5G and Satellite Integration: Unlocking New Frontiers
The integration of 5G cellular networks and satellite communication technologies is set to dramatically expand the operational range and capabilities of drones. 5G offers ultra-low latency, high bandwidth, and massive connectivity, enabling drones to communicate with ground control and other drones with unprecedented speed and reliability. This facilitates real-time control over vast distances, robust data streaming for applications like live video feeds, and the ability to manage large fleets of drones simultaneously. Beyond urban and suburban areas, satellite integration extends drone operations to truly global scales, particularly in remote or oceanic regions where terrestrial networks are non-existent. Satellite communication ensures continuous connectivity for mission-critical command and control, even when drones are operating far beyond visual line of sight. This blend of terrestrial and space-based communication networks unlocks new frontiers for drone applications, including long-range cargo delivery, widespread environmental monitoring in remote areas, and global security operations, effectively turning drones into ubiquitous, internet-connected aerial platforms.
The Future Landscape of Drone Technology
The trajectory of drone technology points towards increasingly intelligent, autonomous, and interconnected systems. The relentless pursuit of advancements in AI, sensor fusion, and communication infrastructure is propelling UAVs from specialized tools to indispensable components of our technological ecosystem.

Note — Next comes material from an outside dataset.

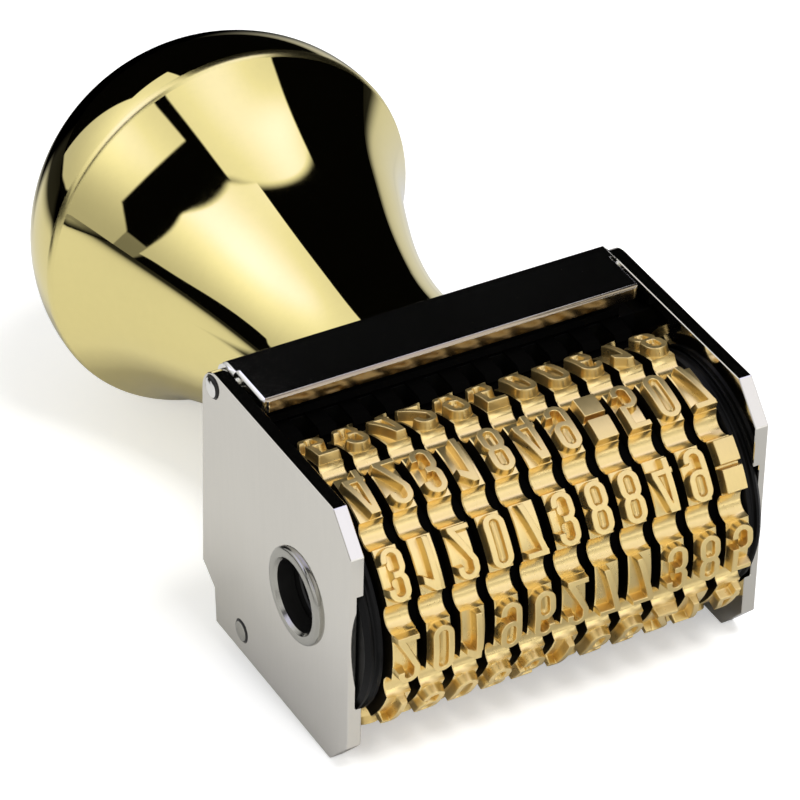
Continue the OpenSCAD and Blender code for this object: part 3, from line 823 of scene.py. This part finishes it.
def wheel_tenth():
    """Half a scallop, the land under a figure and another half scallop, as one shell."""
    centre = valley_r + scallop_r
    last = math.acos((centre**2 + scallop_r**2 - land_r**2) / (2 * centre * scallop_r))
    arc = []
    for a in np.linspace(0, last, 13):
        across, out = scallop_r * math.sin(a), centre - scallop_r * math.cos(a)
        arc.append((math.atan2(across, out), math.hypot(across, out)))
    half = [(-step_turn / 2 + a, r) for a, r in arc]
    edge = -half[-1][0]
    land = [(a, land_r) for a in np.linspace(-edge, edge, 14)[1:-1]]
    places = half + land + [(-a, r) for a, r in reversed(half)]
    work = bmesh.new()
    rows = []
    x = wheel_w / 2
    for a, r in places:
        section = [(-x, bore_r), (-x, r - rim_edge), (-x + rim_edge, r),
                   (x - rim_edge, r), (x, r - rim_edge), (x, bore_r)]
        turn = first_turn + a
        rows.append([work.verts.new((px, -math.cos(turn) * pr, math.sin(turn) * pr))
                     for px, pr in section])
    for first, second in zip(rows, rows[1:]):
        for k in range(len(first)):
            after = (k + 1) % len(first)
            work.faces.new((first[k], first[after], second[after], second[k]))
    mesh = bpy.data.meshes.new("wheel_tenth")
    work.to_mesh(mesh)
    work.free()
    return mesh


tenth = bpy.data.objects.new("wheel_tenth", wheel_tenth())
bpy.context.scene.collection.objects.link(tenth)
print("faces in a tenth of a wheel:", len(tenth.data.polygons))


# %% A tree with named inputs
def new_tree(name, inputs):
    """An empty tree with these inputs: the tree, its inputs' identifiers and its inputs' sockets."""
    tree = bpy.data.node_groups.new(name, "GeometryNodeTree")
    tree.interface.new_socket("Geometry", in_out="OUTPUT", socket_type="NodeSocketGeometry")
    names = {label: tree.interface.new_socket(label, in_out="INPUT",
                                              socket_type="NodeSocket" + kind).identifier
             for label, kind in inputs.items()}
    return tree, names, add(tree, "NodeGroupInput").outputs


tree, wheel_inputs, given = new_tree("number_wheel", {
    "Tenth": "Object", "Figures": "Collection", "First figure": "Int", "Blank place": "Int",
    "Middle": "Float", "Face radius": "Float", "Land radius": "Float", "First turn": "Float",
    "Step": "Float", "Finish": "Material", "Side shade": "Material"})
print("inputs of the wheel's tree:", len(wheel_inputs))

# %% The strip of figures
# Ten figures in a row, from the first one on, with a blank at its place. The blank comes after the
# ten figures in the type case, so its number there is the figures' count.
strip_step = calc(tree, "MULTIPLY", given["Step"], given["Face radius"])
places = output(tree, "GeometryNodeMeshLine",
                {"Count": figure_count, "Offset": vector(tree, y=strip_step)},
                mode="OFFSET", count_mode="TOTAL")
index = output(tree, "GeometryNodeInputIndex")
counted = calc(tree, "MODULO", calc(tree, "ADD", given["First figure"], index), figure_count)
is_blank = add(tree, "FunctionNodeCompare", data_type="INT", operation="EQUAL")
tree.links.new(index, is_blank.inputs[2])
tree.links.new(given["Blank place"], is_blank.inputs[3])
pick = output(tree, "GeometryNodeSwitch",
              {"Switch": is_blank.outputs[0], "False": counted, "True": figure_count},
              input_type="INT")
case = output(tree, "GeometryNodeCollectionInfo",
              {"Collection": given["Figures"], "Separate Children": True, "Reset Children": True})
strip = output(tree, "GeometryNodeInstanceOnPoints", {
    "Points": places, "Instance": case, "Pick Instance": True, "Instance Index": pick})
strip = output(tree, "GeometryNodeRealizeInstances", {0: strip})
print("nodes up to the strip:", len(tree.nodes))

# %% The strip wrapped round the wheel
# The way along the strip becomes a turn, and the height a distance from the shaft.
at = add(tree, "ShaderNodeSeparateXYZ", {0: output(tree, "GeometryNodeInputPosition")}).outputs
turn = calc(tree, "ADD", given["First turn"], calc(tree, "DIVIDE", at["Y"], given["Face radius"]))
reach = calc(tree, "ADD", given["Land radius"], at["Z"])
forward = calc(tree, "MULTIPLY", calc(tree, "COSINE", turn), calc(tree, "MULTIPLY", reach, -1.0))
upward = calc(tree, "MULTIPLY", calc(tree, "SINE", turn), reach)
wrapped = output(tree, "GeometryNodeSetPosition",
                 {"Geometry": strip, "Position": vector(tree, at["X"], forward, upward)})
raised = output(tree, "GeometryNodeSetMaterial", {"Geometry": wrapped, "Material": given["Finish"]})
print("nodes up to the raised figures:", len(tree.nodes))

# %% The rim, ten tenths round the shaft, its sides in painted shade
around = output(tree, "GeometryNodeMeshLine", {"Count": figure_count, "Offset": (0, 0, 0)},
                mode="OFFSET", count_mode="TOTAL")
tenth_turns = calc(tree, "MULTIPLY", calc(tree, "MULTIPLY", index, given["Step"]), -1.0)
tenth_in = add(tree, "GeometryNodeObjectInfo",
               {"Object": given["Tenth"], "As Instance": True}).outputs["Geometry"]
rim = output(tree, "GeometryNodeInstanceOnPoints",
             {"Points": around, "Instance": tenth_in, "Rotation": vector(tree, tenth_turns)})
rim = output(tree, "GeometryNodeRealizeInstances", {0: rim})
rim = output(tree, "GeometryNodeMergeByDistance", {"Geometry": rim, "Distance": weld_gap})
rim = output(tree, "GeometryNodeSetMaterial", {"Geometry": rim, "Material": given["Finish"]})
# Faces that look along the shaft are the flat sides, and they take the painted shade.
facing = add(tree, "ShaderNodeSeparateXYZ", {0: output(tree, "GeometryNodeInputNormal")}).outputs["X"]
on_side = calc(tree, "GREATER_THAN", calc(tree, "ABSOLUTE", facing), side_limit)
rim = output(tree, "GeometryNodeSetMaterial",
             {"Geometry": rim, "Selection": on_side, "Material": given["Side shade"]})
print("nodes up to the rim:", len(tree.nodes))

# %% Rim and figures together
whole = add(tree, "GeometryNodeJoinGeometry", {0: rim})
tree.links.new(raised, whole.inputs[0])
moved = output(tree, "GeometryNodeTransform",
               {"Geometry": whole.outputs[0], "Translation": vector(tree, given["Middle"])})
add(tree, "NodeGroupOutput", {0: output(tree, "GeometryNodeRealizeInstances", {0: moved})})
print("nodes in the whole tree:", len(tree.nodes))


# %% Grow a plain mesh from a tree
def grow(name, tree, names, values):
    """Runs the tree with these inputs and returns its result as a plain mesh in the scene's place."""
    seed = bpy.data.objects.new(name, bpy.data.meshes.new(name + "_seed"))
    bpy.context.scene.collection.objects.link(seed)
    modifier = seed.modifiers.new("grow", "NODES")
    modifier.node_group = tree
    for label, value in values.items():
        modifier[names[label]] = value
    seed.update_tag()
    graph = bpy.context.evaluated_depsgraph_get()
    graph.update()
    mesh = bpy.data.meshes.new_from_object(seed.evaluated_get(graph))
    bpy.data.objects.remove(seed)
    mesh.transform(to_place)
    set_shading(mesh, 30)
    return mesh


# %% The eleven wheels
front_figure = [2, 0, 1, 9, 6, 2, 7, 7, 3, 8, 5]
blank_place = [-1, -1, -1, -1, -1, -1, -1, 2, -1, -1, 1]
for i in range(wheel_count):
    number = f"{i + 1:02d}"
    mesh = grow("wheel_" + number, tree, wheel_inputs, {
        "Tenth": tenth, "Figures": type_case, "First figure": front_figure[i],
        "Blank place": blank_place[i], "Middle": (i - wheel_count // 2) * wheel_pitch,
        "Face radius": face_r, "Land radius": land_r, "First turn": first_turn, "Step": step_turn,
        "Finish": brass_cut, "Side shade": side_painted_shade})
    place(f"number_wheel_{number}", mesh, None, f"wheel_{number}_body", "machined_brass",
          "wheel_" + number)
print("faces on the last wheel:", len(mesh.polygons))

# %% [markdown]
# ## Spacers on the shaft
# A thin ring keeps each wheel off the next, so that one turns alone. The rings
# are all alike and stand at an even pitch. An Array modifier could repeat them,
# but a second, smaller tree also sets the first one's place and the finish.

# %% The spacers' tree
tree, ring_inputs, given = new_tree("rings_in_a_row", {
    "Ring": "Object", "Count": "Int", "Pitch": "Float", "First": "Float", "Finish": "Material"})
row = output(tree, "GeometryNodeMeshLine", {
    "Count": given["Count"], "Start Location": vector(tree, given["First"]),
    "Offset": vector(tree, given["Pitch"])}, mode="OFFSET", count_mode="TOTAL")
ring_in = add(tree, "GeometryNodeObjectInfo",
              {"Object": given["Ring"], "As Instance": True}).outputs["Geometry"]
ring_row = output(tree, "GeometryNodeInstanceOnPoints", {"Points": row, "Instance": ring_in})
ring_row = output(tree, "GeometryNodeRealizeInstances", {0: ring_row})
add(tree, "NodeGroupOutput", {0: output(tree, "GeometryNodeSetMaterial", {
    "Geometry": ring_row, "Material": given["Finish"]})})
print("nodes in the spacers' tree:", len(tree.nodes))

# %% The spacers
spacer_r, shaft_r, spacer_edge, play = 13.4, 5.0, 0.1, 0.03
half = (wheel_pitch - wheel_w) / 2 - play
spacer_outline = [(shaft_r, -half), (spacer_r - spacer_edge, -half), (spacer_r, -half + spacer_edge),
                  (spacer_r, half - spacer_edge), (spacer_r - spacer_edge, half), (shaft_r, half)]
spacer = bpy.data.objects.new("spacer", turned("spacer", spacer_outline, "x", 72, hollow=True))
bpy.context.scene.collection.objects.link(spacer)
mesh = grow("spacers", tree, ring_inputs, {
    "Ring": spacer, "Count": wheel_count - 1, "Pitch": wheel_pitch,
    "First": -(wheel_count - 2) * wheel_pitch / 2, "Finish": spacer_black})
place("spacer_rings", mesh, spacer_black, "head", "black_discs", "wheel_spacers")
print("spacer faces:", len(mesh.polygons))

# %% [markdown]
# ## The hollow shaft
# The shaft is a tube. Its end is rolled over the cheek into a round lip, and the
# way in is eased by a small cone, which shows as a bright line round the dark
# bore. A shallow groove inside gives the faint arc that is seen in the dark. A
# cylinder with a hole would need a bevel for each of these, so the section of
# the tube's wall is drawn once and turned, like the knob.

# %% The shaft
tube_r, lip_r, lip_t, out_half = 4.3, 5.8, 0.6, 26.45
lip_round, lip_foot, groove = 0.45, 0.12, 0.16
lip = [(lip_r - lip_round + lip_round * math.cos(a), lip_foot + lip_round * math.sin(a))
       for a in np.linspace(0, math.pi / 2, 8)]
mouth = [(tube_r + 0.42, lip_t - 0.03), (tube_r + 0.32, lip_t - 0.05), (tube_r, 0.15)]
left = [(r, -out_half - d) for r, d in [(lip_r, 0.0)] + lip + [(5.2, lip_t)] + mouth]
inside = [(tube_r, -out_half + 1.9), (tube_r + groove, -out_half + 2.1),
          (tube_r + groove, -out_half + 2.6), (tube_r, -out_half + 2.8)]
inside += [(r, -d) for r, d in reversed(inside)]
far_end = [(tube_r, out_half + 0.3), (tube_r + 0.25, out_half + lip_t), (shaft_r, out_half + lip_t)]
shaft_mesh = turned("shaft", [(shaft_r, -out_half)] + left + inside + far_end, "x", 96, hollow=True)
shaft_mesh.transform(to_place)
set_shading(shaft_mesh, 35)
place("shaft_tube", shaft_mesh, nickel, "head", "nickel_shaft", "hollow_shaft")
shaft_mesh.materials.append(bore_and_pin_shade)
# The faces inside the tube take the near black: painted shade in the bore.
for face in shaft_mesh.polygons:
    off_axis = math.hypot(face.center.y, face.center.z)
    if off_axis < (tube_r + 0.2) * MM and abs(face.center.x) < (out_half - 0.1) * MM:
        face.material_index = 1
print("shaft faces:", len(shaft_mesh.polygons))

# %% The ring on its right end
collar = [(shaft_r, out_half), (lip_r, out_half)] + [(r, out_half + d) for r, d in lip]
collar.append((shaft_r, out_half + lip_t))
collar_mesh = turned("collar", collar, "x", 96, hollow=True)
collar_mesh.transform(to_place)
set_shading(collar_mesh, 35)
place("shaft_collar", collar_mesh, nickel, "head", "nickel_shaft", "shaft_ring")
print("ring faces:", len(collar_mesh.polygons))

# %% [markdown]
# ## Pins, the stud and a clear bench
# Each pin ends in a low dome, whose outer ring is painted dark: painted shade, as from the wall of the
# hole round the pin. A squashed sphere could be the dome, but one turned outline makes pin and domes a
# single closed piece.
# The stud between block and knob keeps its solid and only gets a finish. The patterns that the trees
# repeated aren't part of the stamp, so they leave the scene.

# %% Two pins with round heads
def pin_outline(r, dome):
    head = [(r * math.cos(a), dome * math.sin(a)) for a in np.linspace(0, math.pi / 2, 12)[:-1]]
    head.append((0.01, dome))
    return [(q, -out_half - d) for q, d in reversed(head)] + [(q, out_half + d) for q, d in head]


pin_r = 1.42
shade_ring_from = 0.82 * pin_r
pins = {"lever_pin": (20.1, 15.4, 0.5), "tie_pin": (13.0, -14.3, 0.3)}
for name, (y, z, dome) in pins.items():
    mesh = turned(name + "_round", pin_outline(pin_r, dome), "x", 48)
    mesh.transform(to_place @ Matrix.Translation((0, y, z)))
    set_shading(mesh, 40)
    metal = nickel if name == "tie_pin" else chrome
    place(name + "_round", mesh, metal, "head", "polished_steel", name)
    mesh.materials.append(bore_and_pin_shade)
    # The outer ring of each dome takes the near black: painted shade, as from the hole round the pin.
    axis = to_place @ Vector((0, y, z))
    for face in mesh.polygons:
        if math.hypot(face.center.y - axis.y, face.center.z - axis.z) > shade_ring_from * MM:
            face.material_index = 1
print("pins:", len(pins))

# %% The stud stays as it is, with a finish of its own
stud_materials = frame["nodes"]["handle_stud"].data.materials
stud_materials.clear()
stud_materials.append(chrome)
print("the stud's finish:", stud_materials[0].name)

# %% Clear the workbench
for obj in [tenth, spacer] + list(type_case.objects):
    bpy.data.objects.remove(obj)
bpy.data.collections.remove(type_case)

Future drones will likely operate in highly coordinated swarms, performing complex tasks with minimal human intervention, leveraging advanced edge AI for instantaneous decision-making, and remaining perpetually connected through ubiquitous networks. This evolution will not only refine existing applications in filmmaking, logistics, and inspection but also unlock entirely new possibilities, fundamentally altering how we interact with our environment, manage resources, and respond to challenges. The continued convergence of robotics, artificial intelligence, and network technology guarantees a dynamic and expansive future for aerial innovation.